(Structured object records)
----------------
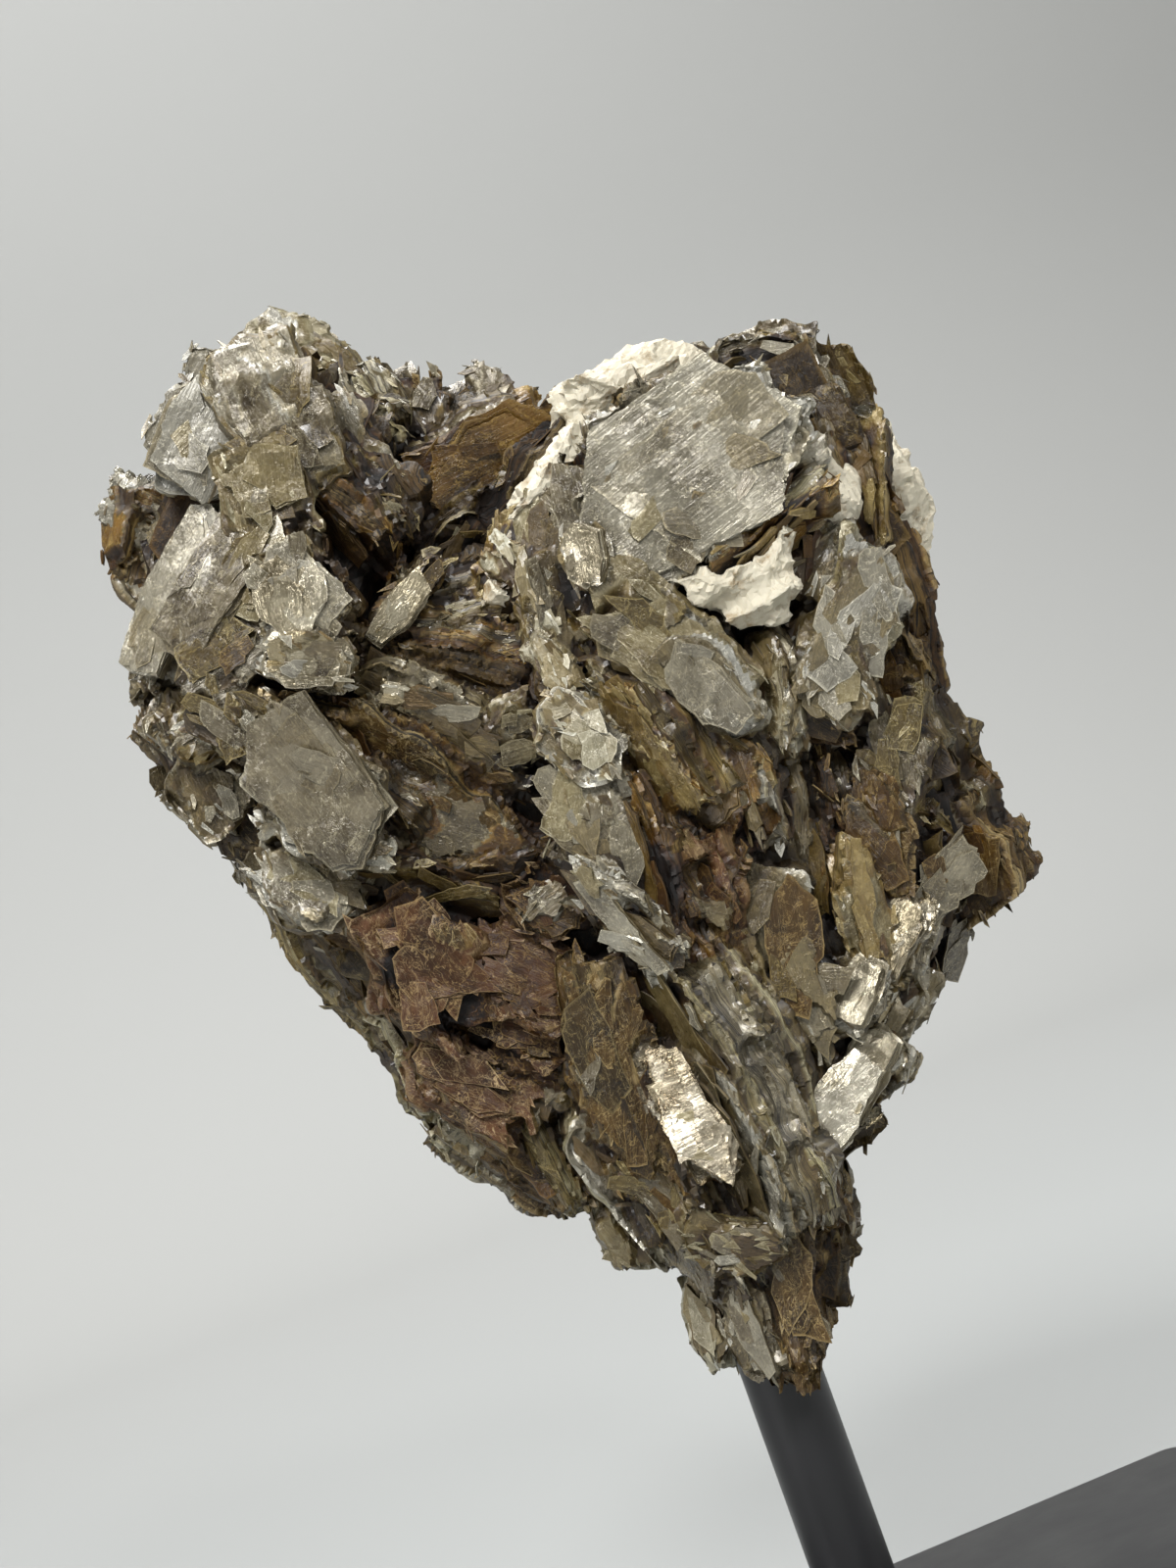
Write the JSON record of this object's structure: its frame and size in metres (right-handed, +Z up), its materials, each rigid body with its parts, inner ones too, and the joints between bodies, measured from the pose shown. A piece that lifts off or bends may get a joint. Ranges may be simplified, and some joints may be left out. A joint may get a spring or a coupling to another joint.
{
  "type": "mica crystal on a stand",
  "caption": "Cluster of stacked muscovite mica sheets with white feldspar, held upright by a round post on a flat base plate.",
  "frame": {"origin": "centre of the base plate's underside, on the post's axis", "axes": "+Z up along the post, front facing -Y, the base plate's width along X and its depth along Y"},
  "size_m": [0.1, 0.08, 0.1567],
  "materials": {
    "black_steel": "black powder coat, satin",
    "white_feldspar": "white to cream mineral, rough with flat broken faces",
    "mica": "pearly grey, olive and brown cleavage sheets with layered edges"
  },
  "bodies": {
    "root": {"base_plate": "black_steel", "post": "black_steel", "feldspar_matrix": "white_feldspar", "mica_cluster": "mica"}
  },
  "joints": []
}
----------------
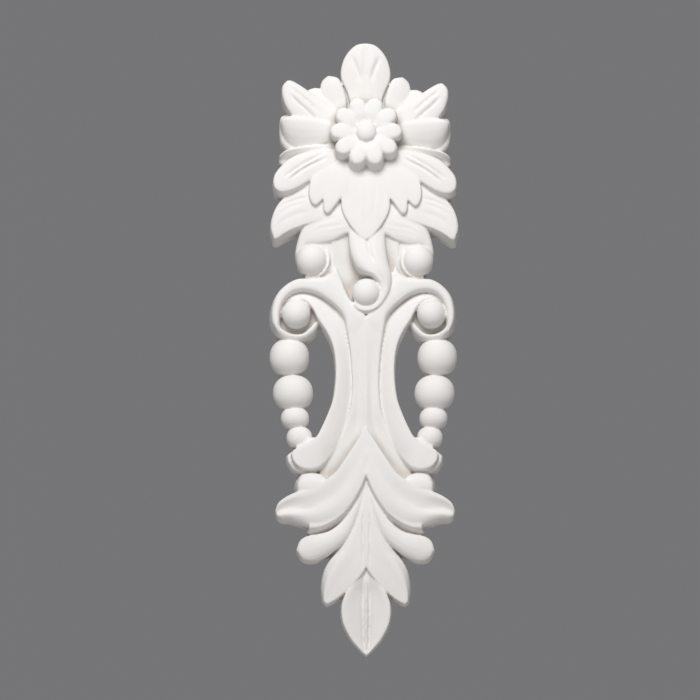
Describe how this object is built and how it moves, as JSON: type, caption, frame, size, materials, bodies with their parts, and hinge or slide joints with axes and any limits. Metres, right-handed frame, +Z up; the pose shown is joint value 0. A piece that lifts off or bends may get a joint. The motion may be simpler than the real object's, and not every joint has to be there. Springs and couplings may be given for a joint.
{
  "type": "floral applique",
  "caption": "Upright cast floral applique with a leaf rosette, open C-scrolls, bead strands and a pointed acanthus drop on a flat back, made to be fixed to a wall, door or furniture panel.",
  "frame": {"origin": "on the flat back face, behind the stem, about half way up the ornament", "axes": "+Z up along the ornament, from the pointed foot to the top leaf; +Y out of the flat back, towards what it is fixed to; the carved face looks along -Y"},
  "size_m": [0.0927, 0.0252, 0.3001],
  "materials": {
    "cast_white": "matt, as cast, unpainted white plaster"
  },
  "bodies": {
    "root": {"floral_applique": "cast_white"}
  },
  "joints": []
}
----------------
Task objective>
In the records above, find each line that holds the word "bends"; copy all such lines.

Exercise solution>
Write the JSON record of this object's structure: its frame and size in metres (right-handed, +Z up), its materials, each rigid body with its parts, inner ones too, and the joints between bodies, measured from the pose shown. A piece that lifts off or bends may get a joint. Ranges may be simplified, and some joints may be left out. A joint may get a spring or a coupling to another joint.
Describe how this object is built and how it moves, as JSON: type, caption, frame, size, materials, bodies with their parts, and hinge or slide joints with axes and any limits. Metres, right-handed frame, +Z up; the pose shown is joint value 0. A piece that lifts off or bends may get a joint. The motion may be simpler than the real object's, and not every joint has to be there. Springs and couplings may be given for a joint.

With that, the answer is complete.